If so the heater core could be plugged.
Then shut down unless you can feel across the front of the radiator. Now feel across the radiator you should feel the same temp across the whole thing.
If not the radiator is plugged.
If all that checks out good then there could be mud in the block. This mud sits in the bottom of the block and builds up to the point the coolant will not get to the areas of the motor it needs to to pull the heat away to the radiator.
This mud cam be packed in so hard even flushing will not remove it.
I have a motor that is like this and like you every thing has been replaced. A should did help, this car never came with one.
A sign of this is when I got the car the cooling system was mud. Casting plug (freeze plugs) start rusting out and when pulled you can see the mud.
Only way to fix this is to hot tank the block but with 65K I cant see rebuilding it just yet so it sits.
Dave ----
wouldn't a 220deg stat be a little warm for these motors???? 180, 185 maybe
195° F is standard OEM, that's what belongs there. Thermostat sets the lowest average temperature, not the highest, so consequently a colder rating will not really help prevent overheating. It might slow it down a few minutes at best. Increased wear and sludge as well.
I'm my opinion, I wouldn't really on the factory gauge. Put in an aftermarket one.
Next:get the correct fan, shroud, and thermostat.
While you've got coolant down for the thermostat, drain the system.
Flush the heck out of the system. Use the products designed for that.
Replace your heater core, that thing should cook you out, not barely put out heat. Just replace it after the coolant flush so any junk doesn't plug it.
Replace any old hoses, get a new radiator cap.
Other than if its a plugged radiator or a lousy water pump, that should solve your problems.
Had similar issues. I replaced every piece of my cooling system. New radiator, new shroud, new solid core fan, new radiator hoses, new water pump, new heater core, new heater hoses, new 165 thermostat, new freeze plugs The 302 had been run on straight water and was full of rust. Before I replaced anything I ran Oxilic acid through the system to help dissolve any rust in the water jackets.
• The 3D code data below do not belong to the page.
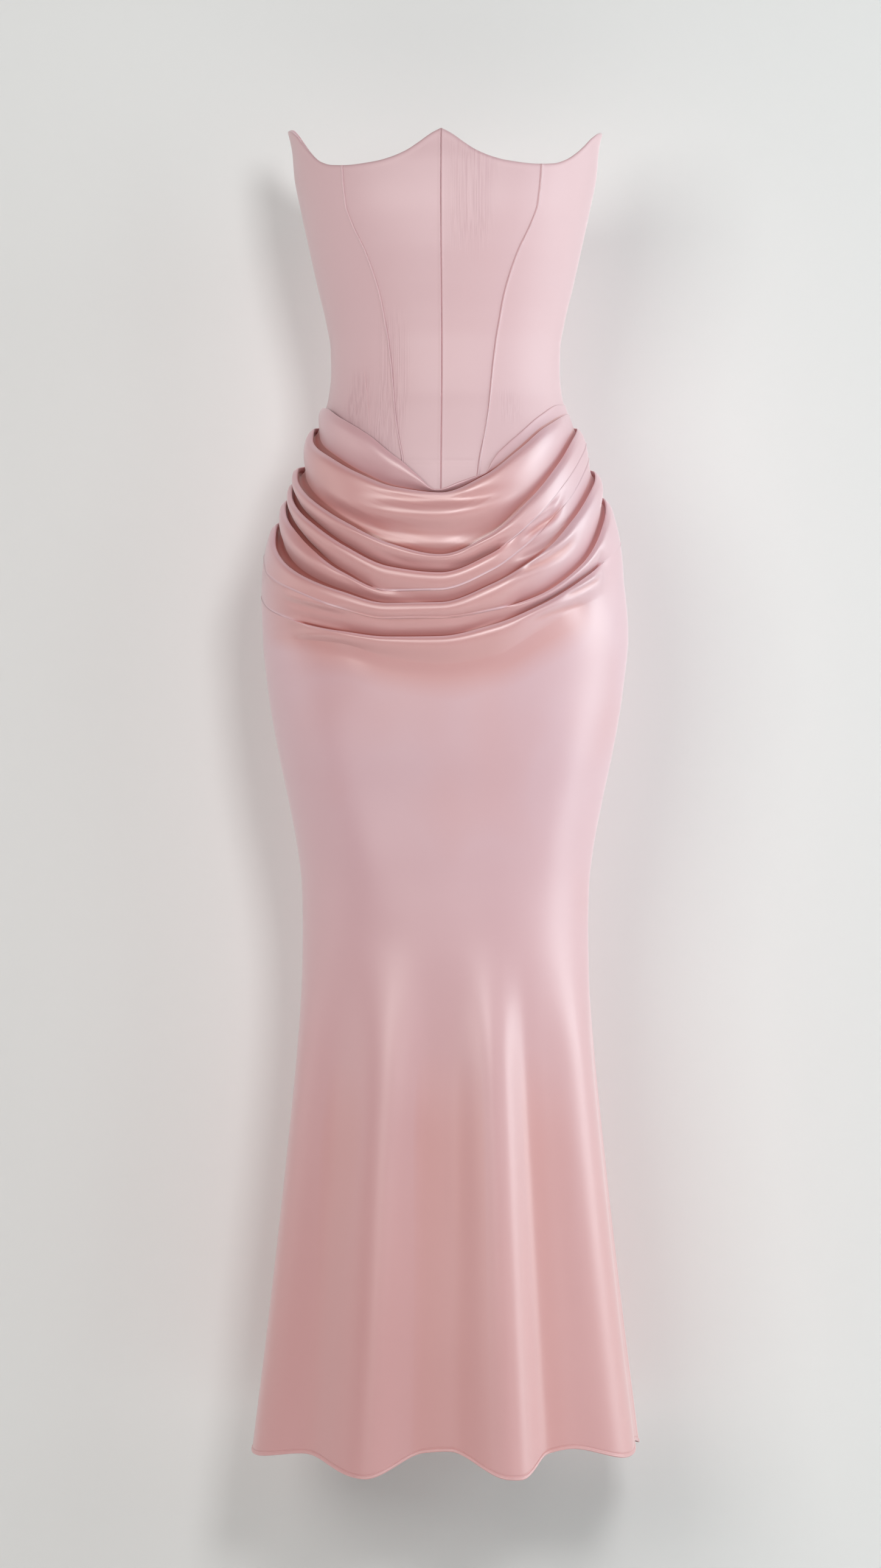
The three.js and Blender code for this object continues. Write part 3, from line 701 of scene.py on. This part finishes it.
# Heights of the rows above the hem, its groove's and its stitches' depth and half height
HEM_STEPS = [14, 9, 6.2, 5.0, 4.4, 3.9, 3.5, 3.1, 2.5, 2.0, 1.7, 1.4, 0.9, 0.35, 0.0]
HEM_GROOVE = (0.85, 0.45)
HEM_STITCHES = (0.4, 0.3)

# The skirt's plain columns and rows, and about how wide one degree of it is
FRONT_GRID = (150, 58)
BACK_GRID = (58, 120)
MM_PER_DEGREE = 2.6

# Painted shade in the flutes' hollows and on the slopes turned from the light: the depths where it
# begins and is full, the slope where it is full, its share on turned slopes, its strength and the
# height it comes in over
FLUTE_SHADE = {"depths": (-5, 13), "steepest": 1.5, "turned": 0.9, "strength": 0.7, "over": 210}
SLOPE_SPAN = 3


def hem_roll(above):
    """The narrow rolled hem: a groove over a small tube, with its line of stitches."""
    half = HEM_ROLL / 2
    tube = np.sqrt(np.clip(1 - ((above - half) / half) ** 2, 0, 1))
    groove = HEM_GROOVE[0] * bell((above - HEM_ROLL) / HEM_GROOVE[1])
    return tube - groove - HEM_STITCHES[0] * bell((above - half) / HEM_STITCHES[1])


def down_to_hem(start, hem, rows):
    """Heights from a start down to the hem, with close rows for its roll."""
    even = np.linspace(0, 1, rows + 1)[1:]
    long = start[:, None] + (hem + HEM_STEPS[0] - start)[:, None] * even[None, :]
    close = hem[:, None] + np.array(HEM_STEPS[1:])[None, :]
    return np.concatenate([long, close], axis=1)


def side_angles(start, end, plain):
    """Column angles between two seams, close together at both."""
    shares = shares_across(abs(end - start) * MM_PER_DEGREE, plain)
    return start + (end - start) * shares


def flute_shade(angle, z):
    """Painted shade from 0 to 1: in the hollows between the flutes, and on the slopes turned from
    the light.
    """
    inward = ease(-flute_out(angle), *FLUTE_SHADE["depths"])
    rise = flute_out(angle + SLOPE_SPAN) - flute_out(angle - SLOPE_SPAN)
    slope = rise / (2 * SLOPE_SPAN)
    turned = FLUTE_SHADE["turned"] * ease(slope, 0, FLUTE_SHADE["steepest"])
    shaded = 1 - (1 - inward) * (1 - turned)
    below = ease(-z, -FLUTE_TOP, -FLUTE_TOP + FLUTE_SHADE["over"])
    return FLUTE_SHADE["strength"] * shaded * below


def skirt_shell(name, angle, z, lift, hollow, sizes, material):
    """A skirt piece with its seam edges turned in, its hem rolled and its painted shade marked."""
    from_left, from_right = distances_across(body_points(angle, z))
    lift = lift + seam_roll(from_left, "plain", sizes.seam_rise)
    lift = lift + seam_roll(from_right, "plain", sizes.seam_rise)
    lift = lift + hem_roll(z - hem_height(angle))
    piece = cloth_shell(name, body_points(angle, z, lift), sizes.skirt_cloth, material)
    # Painted shade on the skirt: in the folds, creases and flutes, and on the slopes turned from
    # the light.
    mark_points(piece, "hollow", np.maximum(hollow, flute_shade(angle, z)))
    return piece


# Materials


# Where painted shade darkens the skirt towards the hem, as heights in metres, how strongly the
# marked painted shade counts, and the painted shadow colour of shut pockets
HEM_SHADE_HEIGHTS = (-0.3, -0.95)
SHADE_GAIN = 1.25
POCKET_SHADOW = (0.42, 0.12, 0.1, 1)
RIPPLE_SHADE = (0.9, 0.84, 0.86, 1)
RIPPLE_HEIGHT = -3.5
WEAVE_HEIGHT = 0.35
UNEVEN_GLOSS = 0.1
GRAIN_SCALE = 900


def feed(tree, node, inputs):
    """Gives each of a node's inputs a plain value or another node's output."""
    for word, value in inputs.items():
        if isinstance(value, bpy.types.NodeSocket):
            tree.links.new(value, node.inputs[word])
        else:
            node.inputs[word].default_value = value


def add_node(tree, kind, inputs=None, **settings):
    """Adds a node with these settings and inputs."""
    node = tree.nodes.new(kind)
    for word, value in settings.items():
        setattr(node, word, value)
    feed(tree, node, inputs or {})
    return node


def new_group(name, inputs, outputs):
    """An empty shader group with these input values and kinds of output."""
    group = bpy.data.node_groups.new(name, "ShaderNodeTree")
    for word, value in inputs.items():
        kind = "NodeSocketColor" if isinstance(value, tuple) else "NodeSocketFloat"
        group.interface.new_socket(word, in_out="INPUT", socket_type=kind).default_value = value
    for word, kind in outputs.items():
        group.interface.new_socket(word, in_out="OUTPUT", socket_type=f"NodeSocket{kind}")
    return group


def new_material(name, inputs):
    """A material with these values on its shader's own sockets, its tree and its shader."""
    material = bpy.data.materials.new(name)
    material.use_nodes = True
    tree = material.node_tree
    shader = tree.nodes["Principled BSDF"]
    feed(tree, shader, inputs)
    return material, tree, shader


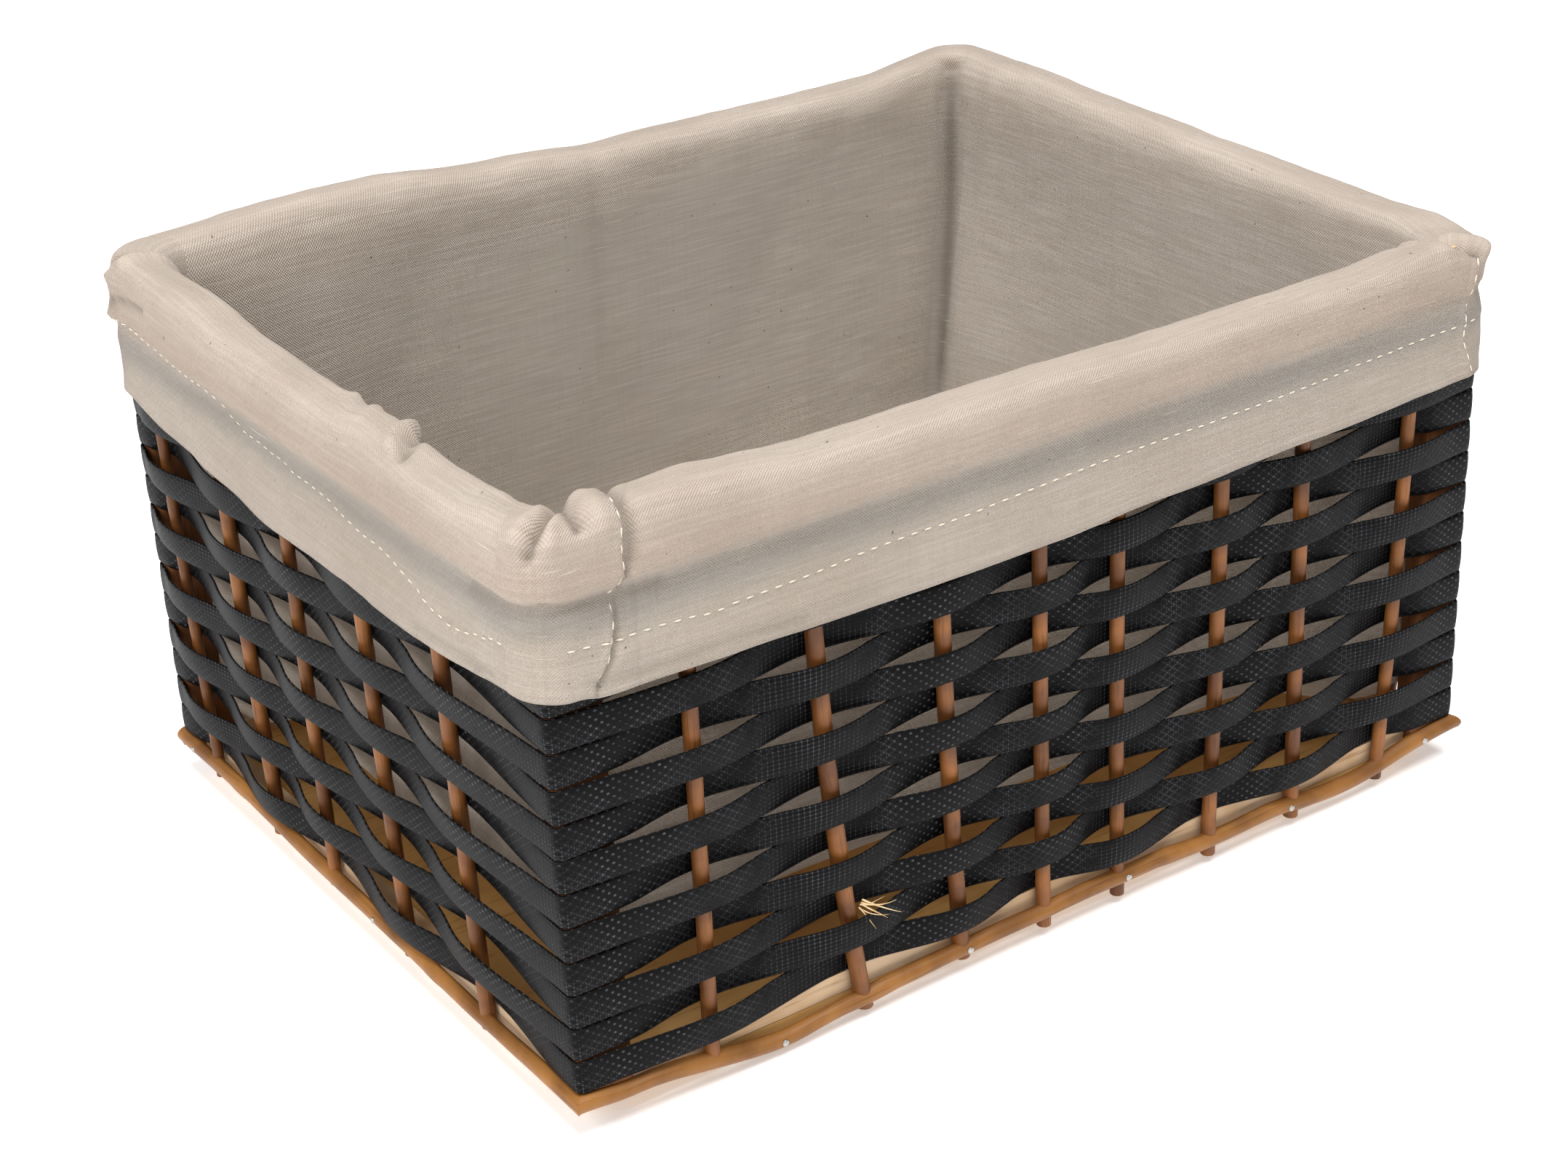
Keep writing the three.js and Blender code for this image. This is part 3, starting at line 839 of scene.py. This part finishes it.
# Folds, seams and puckers, each a line of places, how far the cloth stands out of its surface there
# (inwards if less than nothing) and how wide the fold is, all in millimetres.
NEAR_SEAM = [front(27, 12, 211), front(28, 5, 215), front(27.5, -1, 215), front(25.5, -6, 206),
             front(25.5, -8, 198), front(22.5, -4, 190), front(21.5, -5, 178), front(19, -5, 170),
             front(13, -5, 160)]
RIGHT_SEAM = [front(380, -5.5, 205), front(377, -5.3, 192), front(376, -5, 176), front(381, -5, 163)]
FOLDS = [
    # near corner: seam over the roll, its shadow valley, the pleat beside it and the gathered pinch
    (NEAR_SEAM, 0.7, 1.2),
    ([front(29.5, 5, 215), front(29.5, 0, 214), front(27.8, -6, 206), front(27.6, -6, 198),
      front(24.6, -4, 190), front(23.6, -5, 178), front(21.2, -5, 170), front(15.5, -5, 161)], -1.3, 1.1),
    ([front(31, 11, 212), front(31, 4, 215.5), front(30, -3, 211), front(28.5, -5.5, 200)], -1.5, 2.6),
    ([front(23.5, 14, 208), front(23, 9, 214), front(22.5, 2, 216), front(21, -3.5, 211)], 2.0, 4.2),
    ([front(18, 13, 209), front(15.5, 9, 214), front(14.5, 3, 215), front(14, -4, 213)], -2.0, 1.9),
    ([front(15.5, 9, 214), front(9, 3.5, 216), front(2, -1, 214), front(-4, -4.5, 209)], -2.6, 1.9),
    ([front(12.5, 4, 216), front(7, 0, 214), front(4, -4, 210)], 1.3, 2.2),
    ([front(9, 9, 215), front(3, 6, 216), front(-4, 2, 213)], 1.3, 2.6),
    # the cloth tucks in under the rim at the near corner
    ([left_side(30, -5, 187.5), left_side(8, -5, 189), front(0, -4.5, 190), front(21, -5, 188.8),
      front(40, -5, 188)], -1.3, 2.4),
    ([left_side(40, -5, 183), left_side(5, -5, 185), front(0, -4.5, 186), front(18, -5, 184)], 0.9, 2.6),
    # soft pull lines on the skirt, off the near corner
    ([front(24, -5, 170), front(60, -5, 167), front(120, -5, 166)], 0.7, 3.2),
    ([front(22, -5, 182), front(64, -5, 184), front(110, -5, 183)], 0.6, 3.0),
    ([front(14, -5, 163), front(40, -5, 162), front(90, -5, 160)], -0.5, 2.2),
    ([left_side(10, -5, 170), left_side(60, -5, 166), left_side(120, -5, 163)], 0.7, 3.0),
    ([left_side(28, -5, 178), left_side(6, -5, 176), front(6, -5, 175)], 0.8, 2.4),
    ([left_side(60, -5, 172), left_side(20, -5, 165), left_side(4, -5, 161), front(6, -5, 160.5)], 0.7, 1.6),
    ([left_side(30, -5, 160), left_side(8, -5, 157.5), front(8, -5, 157.5), front(14, -5, 159)], -0.8, 1.0),
    ([left_side(20, -5, 163), left_side(70, -5, 159)], -0.5, 2.4),
    # the fold that laps over the left side's roll, and the two small ones beyond it
    ([left_side(97, 15, 206), left_side(93, 11, 212), left_side(88, 5, 216.5),
      left_side(82, -1, 214)], 2.6, 2.0),
    ([left_side(89, 15, 205), left_side(85, 10, 211), left_side(79, 4, 215),
      left_side(74, -2, 212)], -2.2, 1.5),
    ([left_side(136, 14, 208), left_side(126, 9, 213), left_side(120, 2, 215)], 1.2, 2.4),
    ([left_side(120, 14.5, 206), left_side(112, 9, 212), left_side(104, 2, 214)], 1.0, 2.2),
    # far left corner: puckers where the seam goes under, and the pinch inside
    ([left_side(296, -5.5, 202), left_side(280, -5.5, 206), left_side(262, -5.5, 207)], -1.2, 1.8),
    ([left_side(299, -5.5, 196), left_side(282, -5.5, 199)], 1.1, 1.8),
    ([left_side(300, -5.5, 210), left_side(286, -4, 212)], 1.2, 2.0),
    ([left_side(283, 14, 208), left_side(287, 8, 217), left_side(293, 1, 219),
      left_side(299, -4, 213)], -2.4, 2.6),
    ([left_side(276, 13, 212), left_side(280, 6, 218.5), left_side(284, -2, 217)], 1.6, 3.4),
    # right corner: the deep groove beside the seam
    ([front(372, 14, 206), front(374, 8, 212), front(378, 2, 214.5), front(384, -4, 210)], -3.0, 2.8),
    ([front(364, 13, 209), front(366, 6, 213.5), front(368, -1, 213)], 1.7, 4.0),
    ([front(383, 10, 213), front(388, 3, 216), front(393, -3, 212)], 1.8, 3.6),
    (RIGHT_SEAM, 0.8, 1.4),
    ([front(384, -5.4, 200), front(388, -5.2, 190)], -1.0, 2.2),
    # back corner and walls of the bag
    ([back_wall(376, 15, 215), back_wall(374, 16, 150), back_wall(364, 18, 75)], -2.5, 4.0),
    ([back_wall(205, 15, 212), back_wall(205, 16, 150), back_wall(204, 17, 80)], 0.6, 1.8),
    ([back_wall(197, 15, 212), back_wall(196, 16, 120)], -0.4, 4.0),
    ([right_wall(182, 15, 212), right_wall(181, 16, 150), right_wall(180, 17, 90)], 0.5, 1.8),
    ([right_wall(262, 15, 210), right_wall(270, 16, 150), right_wall(282, 18, 90)], 0.8, 6.0),
    ([back_wall(330, 15, 200), back_wall(300, 16, 140), back_wall(290, 17, 90)], 0.3, 8.0),
    ([back_wall(120, 15, 190), back_wall(90, 16, 130)], -0.25, 9.0),
]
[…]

Once the acid treatment was done I used a neutraliser "baking soda" and then disposed of the acid correctly. After that I flushed the system and pulled and replaced all of the above parts. I filled the system with about a half a gallon of antifreeze to help with rust prevention right away. Test drove it for about two weeks on the farm. Once I was sure I had no leaks and everythung seemed to be working I drained the system and started the flush process. Thus us where I believe some troubleshooting is being done incorrectly. Even after all of the above work, I ran 30 gallons of water through the system to get the remaining rust from the engine water jackets out. Everything is now working great. The parts that made the most for the cheapest were the fan and shroud. The air will take the easiest route to the fan so it goes under and over. Now I can sit at idle and a very good flow of air if being pulled through the radiator. In the first picture that you posted I can see that the pitch of the fan blades has been compromised, did you bend them in that fashion? If so I don't believe that will work. Someone else on the forum may be able to help with correct pitch. I believe it is 15-17 degrees. Double check that data though. Bent that bad it might be better to replace it.
Last edited by Arktech; Apr 22, 2019 at 09:20 AM.